One possible way to socialise online learning has been devised Henry Platten, a former police officer, set up GoBubble 15 years ago, to provide a safe forum for children. As teachers know, children often lie about their age and sign up to sites where they are at risk from bullying, contact from inappropriate adults and seeing distressing content.
GoBubble lets children have genuine authentic collaborative friendships on a platform that has been designed for the under 13 age group. ‘It is safe, it is kind, it is healthy,’ said Henry. ‘All posts are moderated. children get rewards for likes that they give, rather than the likes that they get, and it switches off at night so children get a decent sleep.’
The long-term effect
While secondary schools with a track record of using LMS’s successfully ( this is by no means the same as having an LMS in place) will be able to mount a reasonable partial response to the Coronavirus in the short term, for primary schools with no online learning solution e the impact will be much more severe.
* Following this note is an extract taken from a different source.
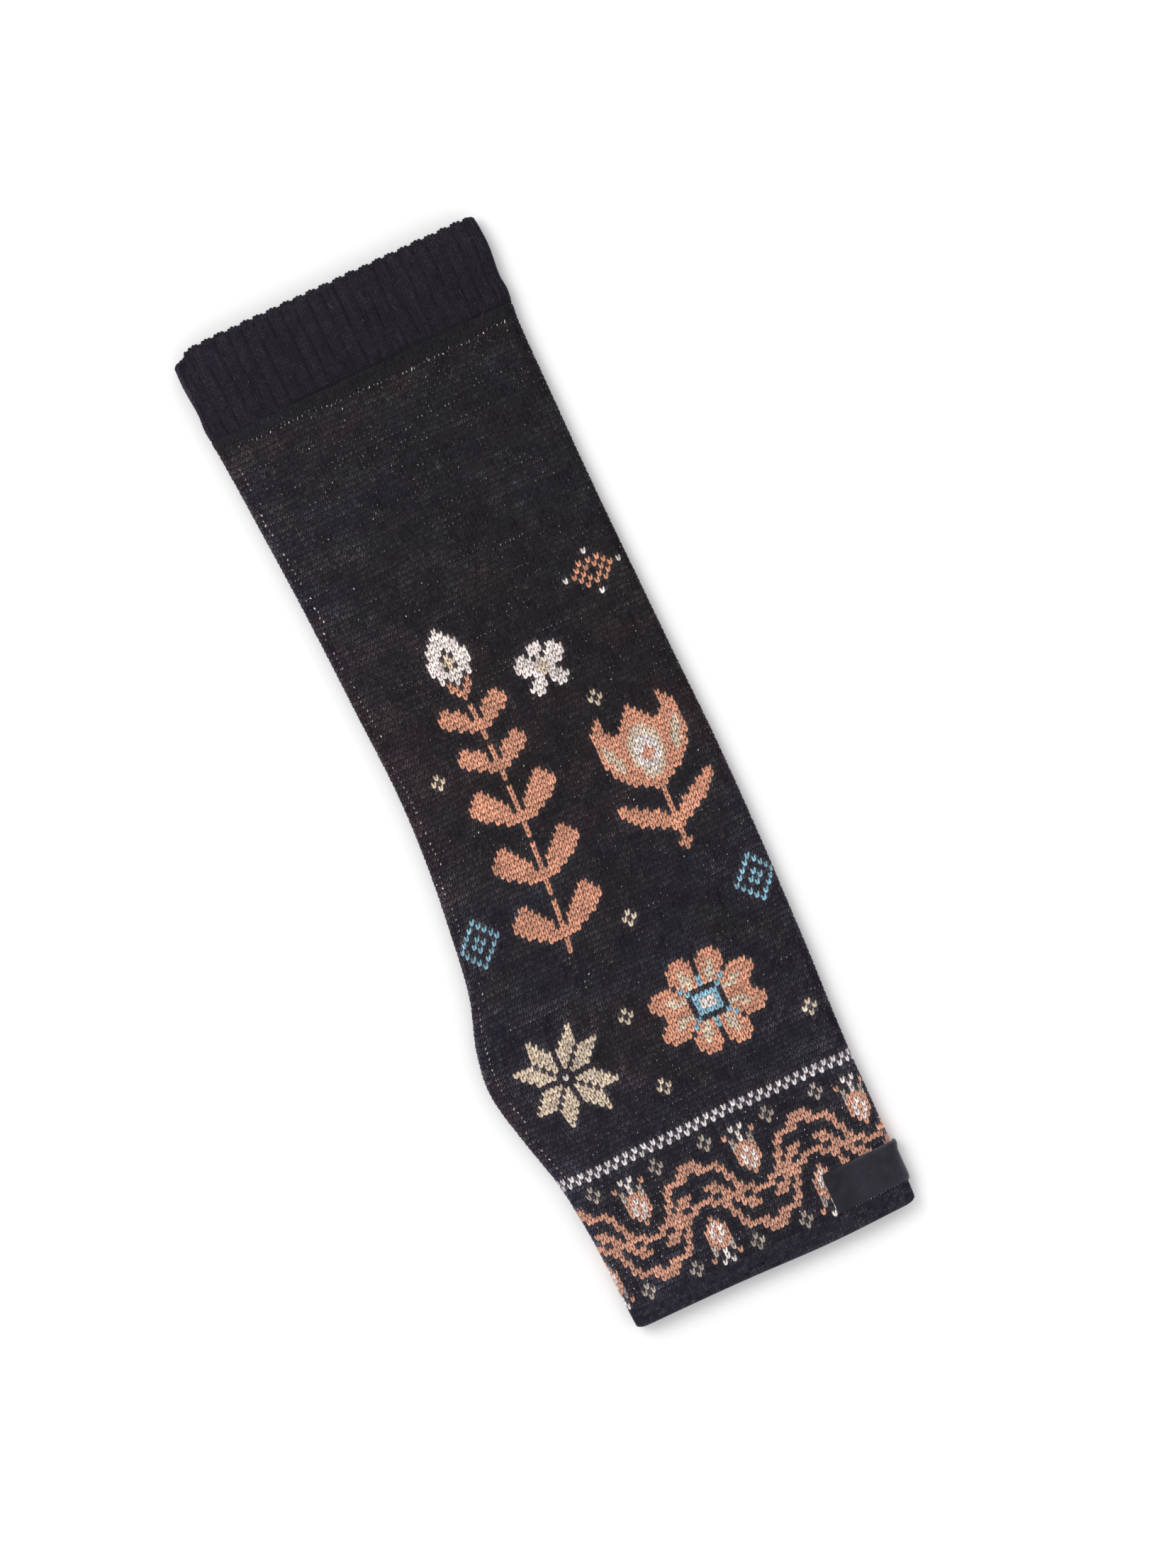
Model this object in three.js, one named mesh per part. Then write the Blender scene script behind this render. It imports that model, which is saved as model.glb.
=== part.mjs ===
// A knitted fingerless mitt that lies flat: one soft tube, open at both ends.
// X runs across the mitt, Y runs along it towards the ribbed cuff, and Z is up.
// The origin lies on the surface under the mitt, in the middle of its box.
// Every size is in millimetres.
import * as THREE from "three";

// Lengths along the mitt
const mittLength = 340;
const cuffLength = 30;
const hemLength = 6.7;
const seamGap = 0.3;

// Thickness of the knit
const bodyWall = 1.6;
const cuffWall = 1.6;
const hemWall = 1.9;

// Ribs of the cuff: each has a flat crown of two wales and a narrow valley
const ribCount = 48;
const ribDepth = 0.6;
const ribCrownShare = 0.62;
const ribValleyShare = 0.81;
const ribFadeLength = 5;
const ribScallop = 0.35;

// Free edges
const lipRounding = 0.4;
const cuffCorner = { left: 2.4, right: 1.2 };
const hemCorner = { left: 1.5, right: 1.7 };

// Label: a woven tab, sewn near the hem, that wraps round the right fold
const labelStart = { x: 27, y: -156.6 };
const labelWidth = 13.4;
const labelThickness = 1.0;
const labelClearance = 0.3;
const labelWrapAngle = THREE.MathUtils.degToRad(30);
const labelCornerRadius = 1.8;
const labelTilt = 0.012;

// Steps of the mesh round one fold quarter and across a flat side
const foldSteps = 4;
const flatSteps = 13;

// Shortest and longest distance between two sections of the body
const shortestStep = 3;
const longestStep = 20;

// The flat outline seen from above, and the height of the tube as it lies
const outline = [
  { y: -170, left: -45.6, right: 51.0, height: 9.0 },
  { y: -163, left: -45.9, right: 51.3, height: 8.7 },
  { y: -138, left: -46.8, right: 51.7, height: 8.7 },
  { y: -118, left: -49.1, right: 52.0, height: 8.7 },
  { y: -100, left: -53.5, right: 52.8, height: 8.8 },
  { y: -83, left: -56.6, right: 53.7, height: 8.9 },
  { y: -69, left: -54.7, right: 54.2, height: 8.9 },
  { y: -53, left: -49.6, right: 54.8, height: 8.8 },
  { y: -33, left: -46.5, right: 55.3, height: 8.7 },
  { y: -9, left: -43.9, right: 55.5, height: 8.6 },
  { y: 15, left: -42.9, right: 55.1, height: 8.6 },
  { y: 42, left: -43.8, right: 54.8, height: 8.7 },
  { y: 80, left: -45.2, right: 54.5, height: 8.8 },
  { y: 115, left: -47.2, right: 54.8, height: 8.9 },
  { y: 132, left: -48.3, right: 55.0, height: 8.9 },
  { y: 139, left: -49.0, right: 55.6, height: 9.0 },
  { y: 144, left: -49.4, right: 56.1, height: 9.6 },
  { y: 149, left: -49.1, right: 55.7, height: 9.6 },
  { y: 159, left: -49.8, right: 56.6, height: 10.2 },
  { y: 170, left: -49.6, right: 56.0, height: 10.0 },
];

// Soft hollows in the upper layer, where it sags between the folds
const middleSag = 0.3;
const hollows = [
  { x: -22, y: -78, across: 17, along: 26, depth: 0.3 },
  { x: 26, y: -22, across: 15, along: 34, depth: 0.25 },
  { x: -8, y: 62, across: 20, along: 38, depth: 0.3 },
  { x: 30, y: 112, across: 16, along: 16, depth: 0.2 },
];

// Stations along the cuff, measured back from its free edge
const cuffStations = [cuffLength - seamGap, 26.5, 21, 11, 3.5, 0];

const outlineCurve = new THREE.CubicInterpolant(
  outline.map((row) => row.y),
  outline.flatMap((row) => [row.left, row.right, row.height]),
  3,
);

// The stadium-shaped section at one place along the mitt
function sectionAt(y) {
  const [left, right, height] = outlineCurve.evaluate(y);
  const radius = height / 2;
  const flat = right - left - height;
  const quarter = (Math.PI * radius) / 2;
  return { left, right, radius, flat, quarter, half: flat + 2 * quarter };
}

// How far the upper layer sinks at a place, with the sag in the middle and the hollows
function sinkAt(section, x, y) {
  const across = (2 * x - section.left - section.right) / (section.right - section.left);
  let sink = middleSag * (1 - across * across);
  for (const hollow of hollows) {
    const offsetX = (x - hollow.x) / hollow.across;
    const offsetY = (y - hollow.y) / hollow.along;
    sink += hollow.depth * Math.exp(-offsetX * offsetX - offsetY * offsetY);
  }
  return sink;
}

// A point of the tube, reached by walking round the section from the left fold over the top.
// Depth is measured inwards from the outer skin.
function skinPoint(y, walk, depth) {
  const section = sectionAt(y);
  const { left, right, radius, quarter, half } = section;
  const onTop = walk <= half;
  const way = onTop ? walk : 2 * half - walk;
  const reach = radius - depth;
  let x = left + radius + way - quarter;
  let lift = reach;
  if (way < quarter) {
    x = left + radius - reach * Math.cos(way / radius);
    lift = reach * Math.sin(way / radius);
  } else if (way > half - quarter) {
    x = right - radius + reach * Math.cos((half - way) / radius);
    lift = reach * Math.sin((half - way) / radius);
  }
  if (!onTop) {
    return new THREE.Vector3(x, y, radius - lift);
  }
  const sink = (sinkAt(section, x, y) * lift) / reach;
  return new THREE.Vector3(x, y, radius + lift - sink);
}

// Walks round a whole section, close together on the folds and wide on the flat sides
function plainWalks(y) {
  const { flat, quarter, half } = sectionAt(y);
  const steps = [];
  for (let i = 0; i < foldSteps; i += 1) {
    steps.push((quarter * i) / foldSteps);
  }
  for (let i = 0; i < flatSteps; i += 1) {
    steps.push(quarter + (flat * i) / flatSteps);
  }
  for (let i = 0; i < foldSteps; i += 1) {
    steps.push(half - quarter + (quarter * i) / foldSteps);
  }
  return [...steps, ...steps.map((step) => half + step)];
}

// How much a place on the section belongs to a fold: 1 at its outermost line, 0 on the flat
function foldShare(section, x) {
  const inset = Math.min(x - section.left, section.right - x);
  return THREE.MathUtils.clamp(1 - inset / section.radius, 0, 1);
}

// Rounds the corner that a free edge has at each fold
function cornerDrop(y, x, corner) {
  const section = sectionAt(y);
  const size = x < (section.left + section.right) / 2 ? corner.left : corner.right;
  return size * foldShare(section, x) ** 2;
}

// A closed wall between an outer and an inner ring of points at each station
function wallGeometry(stations) {
  const around = stations[0].outer.length;
  const positions = [];
  for (const { outer, inner } of stations) {
    for (const point of [...outer, ...inner]) {
      positions.push(point.x, point.y, point.z);
    }
  }
  const outerIndex = (i, j) => i * 2 * around + (j % around);
  const innerIndex = (i, j) => outerIndex(i, j) + around;
  const indices = [];
  const addQuad = (a, b, c, d) => indices.push(a, b, c, a, c, d);
  const last = stations.length - 1;
  for (let j = 0; j < around; j += 1) {
    for (let i = 0; i < last; i += 1) {
      addQuad(outerIndex(i, j), outerIndex(i, j + 1), outerIndex(i + 1, j + 1), outerIndex(i + 1, j));
      addQuad(innerIndex(i, j), innerIndex(i + 1, j), innerIndex(i + 1, j + 1), innerIndex(i, j + 1));
    }
    addQuad(outerIndex(0, j), innerIndex(0, j), innerIndex(0, j + 1), outerIndex(0, j + 1));
    addQuad(outerIndex(last, j), outerIndex(last, j + 1), innerIndex(last, j + 1), innerIndex(last, j));
  }
  const geometry = new THREE.BufferGeometry();
  geometry.setAttribute("position", new THREE.Float32BufferAttribute(positions, 3));
  geometry.setIndex(indices);
  geometry.computeVertexNormals();
  return geometry;
}

// One station of a plain tube, with its two skins
function plainStation(y, wall, rounding = 0) {
  const walks = plainWalks(y);
  return {
    outer: walks.map((walk) => skinPoint(y, walk, rounding)),
    inner: walks.map((walk) => skinPoint(y, walk, wall - rounding)),
  };
}

// Places of the body's sections: each row of the outline, and halfway where two rows lie far apart
function bodyPlaces() {
  const start = -mittLength / 2 + hemLength + seamGap;
  const end = mittLength / 2 - cuffLength;
  const rows = outline.map((row) => row.y);
  const marks = [...rows.filter((y) => y > start + shortestStep && y < end - shortestStep), end];
  const places = [start];
  for (const mark of marks) {
    const previous = places[places.length - 1];
    if (mark - previous > longestStep) {
      places.push((previous + mark) / 2);
    }
    places.push(mark);
  }
  return places;
}

// The patterned main tube
function bodyGeometry() {
  return wallGeometry(bodyPlaces().map((y) => plainStation(y, bodyWall)));
}

// The plain edge at the hand end, with its rounded lip and corners
function hemGeometry() {
  const edge = -mittLength / 2;
  const stations = [
    plainStation(edge, hemWall, lipRounding),
    plainStation(edge + 1.6, hemWall),
    plainStation(edge + hemLength, hemWall),
  ];
  for (const skin of [stations[0].outer, stations[0].inner]) {
    for (const point of skin) {
      point.y += cornerDrop(edge, point.x, hemCorner);
    }
  }
  stations[1].outer.forEach((point) => {
    point.y += cornerDrop(edge, point.x, hemCorner) / 2;
  });
  return wallGeometry(stations);
}

// One station of the ribbed cuff: two crown points and one valley point for each rib
function ribbedStation(back) {
  const y = mittLength / 2 - back;
  const free = back === 0;
  const { half } = sectionAt(y);
  const pitch = (2 * half) / ribCount;
  const sinceSeam = cuffLength - back;
  const depth = ribDepth * THREE.MathUtils.smoothstep(sinceSeam, -ribFadeLength / 2, ribFadeLength);
  const rounding = free ? lipRounding : 0;
  const outer = [];
  const inner = [];
  const addPair = (share, rib, sunk) => {
    const walk = (rib + share) * pitch;
    const scallop = free && sunk > 0 ? ribScallop : 0;
    for (const [skin, skinDepth] of [[outer, sunk + rounding], [inner, cuffWall + sunk - rounding]]) {
      const point = skinPoint(y, walk, skinDepth);
      if (free) {
        point.y -= scallop + cornerDrop(y, point.x, cuffCorner);
      }
      skin.push(point);
    }
  };
  for (let rib = 0; rib < ribCount; rib += 1) {
    addPair(0, rib, 0);
    addPair(ribCrownShare, rib, 0);
    addPair(ribValleyShare, rib, depth);
  }
  return { outer, inner };
}

// The ribbed cuff at the arm end
function cuffGeometry() {
  return wallGeometry(cuffStations.map(ribbedStation));
}

// The label follows the outer skin at a small clearance, from the flat side round the right fold
function labelGeometry() {
  const section = sectionAt(labelStart.y);
  const firstWalk = labelStart.x - section.left - section.radius + section.quarter;
  const foldWalk = section.half - section.quarter;
  const lastWalk = section.half + section.radius * labelWrapAngle;
  const foldPitch = section.quarter / foldSteps;
  const walks = [
    firstWalk,
    firstWalk + labelCornerRadius * 0.3,
    firstWalk + labelCornerRadius,
    (firstWalk + foldWalk) / 2,
  ];
  for (let walk = foldWalk; walk < lastWalk - foldPitch / 2; walk += foldPitch) {
    walks.push(walk);
  }
  walks.push(lastWalk);
  const lifts = [-labelClearance - labelThickness, -labelClearance];
  const positions = [];
  for (const walk of walks) {
    const fromEnd = Math.max(0, 1 - (walk - firstWalk) / labelCornerRadius);
    const inset = labelCornerRadius * (1 - Math.sqrt(1 - fromEnd * fromEnd));
    const middle = labelStart.y + labelTilt * (walk - firstWalk);
    for (const side of [-1, 1]) {
      for (const depth of lifts) {
        const point = skinPoint(middle + side * (labelWidth / 2 - inset), walk, depth);
        positions.push(point.x, point.y, point.z);
      }
    }
  }
  // Corners of one cross cut: low edge outside, low edge inside, high edge outside, high edge inside
  const indices = [];
  const addQuad = (a, b, c, d) => indices.push(a, b, c, a, c, d);
  const corner = (station, index) => station * 4 + index;
  const last = walks.length - 1;
  for (let i = 0; i < last; i += 1) {
    addQuad(corner(i, 0), corner(i + 1, 0), corner(i + 1, 2), corner(i, 2));
    addQuad(corner(i, 1), corner(i, 3), corner(i + 1, 3), corner(i + 1, 1));
    addQuad(corner(i, 0), corner(i, 1), corner(i + 1, 1), corner(i + 1, 0));
    addQuad(corner(i, 2), corner(i + 1, 2), corner(i + 1, 3), corner(i, 3));
  }
  addQuad(corner(0, 0), corner(0, 2), corner(0, 3), corner(0, 1));
  addQuad(corner(last, 0), corner(last, 1), corner(last, 3), corner(last, 2));
  const geometry = new THREE.BufferGeometry();
  geometry.setAttribute("position", new THREE.Float32BufferAttribute(positions, 3));
  geometry.setIndex(indices);
  geometry.computeVertexNormals();
  return geometry;
}

const knitBlack = new THREE.MeshStandardMaterial({ color: 0x17171d, roughness: 0.95, metalness: 0 });
const knitCharcoal = new THREE.MeshStandardMaterial({ color: 0x26252b, roughness: 0.95, metalness: 0 });
const knitNavy = new THREE.MeshStandardMaterial({ color: 0x15151d, roughness: 0.95, metalness: 0 });
const satinBlack = new THREE.MeshStandardMaterial({ color: 0x101116, roughness: 0.45, metalness: 0 });

function namedMesh(name, geometry, material) {
  const mesh = new THREE.Mesh(geometry, material);
  mesh.name = name;
  return mesh;
}

const mitt = new THREE.Group();
mitt.add(namedMesh("rib_cuff", cuffGeometry(), knitBlack));
mitt.add(namedMesh("body", bodyGeometry(), knitCharcoal));
mitt.add(namedMesh("hem", hemGeometry(), knitNavy));
mitt.add(namedMesh("label", labelGeometry(), satinBlack));

export default mitt;
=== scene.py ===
import math

import bpy
import numpy as np
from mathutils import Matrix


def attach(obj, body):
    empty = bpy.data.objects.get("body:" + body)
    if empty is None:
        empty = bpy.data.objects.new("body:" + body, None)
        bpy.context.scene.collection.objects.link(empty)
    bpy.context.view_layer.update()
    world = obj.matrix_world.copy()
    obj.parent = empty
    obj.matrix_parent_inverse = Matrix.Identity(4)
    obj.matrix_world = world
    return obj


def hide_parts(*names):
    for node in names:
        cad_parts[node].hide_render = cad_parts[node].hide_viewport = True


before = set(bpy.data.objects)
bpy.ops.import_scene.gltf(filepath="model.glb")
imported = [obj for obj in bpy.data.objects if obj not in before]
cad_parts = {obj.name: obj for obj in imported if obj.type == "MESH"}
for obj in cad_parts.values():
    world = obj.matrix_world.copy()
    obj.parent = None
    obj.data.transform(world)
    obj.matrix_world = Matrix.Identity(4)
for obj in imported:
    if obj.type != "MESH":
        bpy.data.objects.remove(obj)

# A knitted fingerless mitt, dressed stitch by stitch over its CAD tube.
# Lengths in the dictionaries are in millimetres and tones are screen values of 0 to 255.
# X runs across the mitt, Y along it towards the ribbed cuff, Z is up from the floor.
print("Frame loaded:", ", ".join(sorted(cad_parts)))
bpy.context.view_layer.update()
millimetre = 0.001


# Working helpers
def deselectAll():
    if bpy.context.object is not None and bpy.context.object.mode != "OBJECT":
        bpy.ops.object.mode_set(mode="OBJECT")
    bpy.ops.object.select_all(action="DESELECT")


def pick(piece):
    deselectAll()
    piece.select_set(True)
    bpy.context.view_layer.objects.active = piece


def startPiece(name, primitive, **settings):
    deselectAll()
    primitive(**settings)
    piece = bpy.context.object
    piece.name = piece.data.name = name
    return piece


def applyModifier(piece, kind, **settings):
    pick(piece)
    modifier = piece.modifiers.new(kind.lower(), kind)
    for setting, value in settings.items():
        setattr(modifier, setting, value)
    bpy.ops.object.modifier_apply(modifier=modifier.name)


def readPoints(piece):
    points = np.empty(len(piece.data.vertices) * 3)
    piece.data.vertices.foreach_get("co", points)
    return points.reshape(-1, 3)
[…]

Cobbling something together for the short-term is one thing, but we know so little about how the virus works, whether re-infection is possible, whether it will become, as some experts say, endemic in the population like ‘flu, are all open questions. The idea that schools might just have to close for a limited period and could then re-open and forget about it all, could very well be an extreme case of wishful thinking.
And schools in many areas of the UK have already been closed because of floods, air pollution threats and snow days. So far there has been little discussion about the impact of closures because the number of lost days has been relatively small, but Coronavirus is likely to be the trigger for a major re-think. Our traditional and very out-dated notion of what school is could be one of the long-term victims of the virus.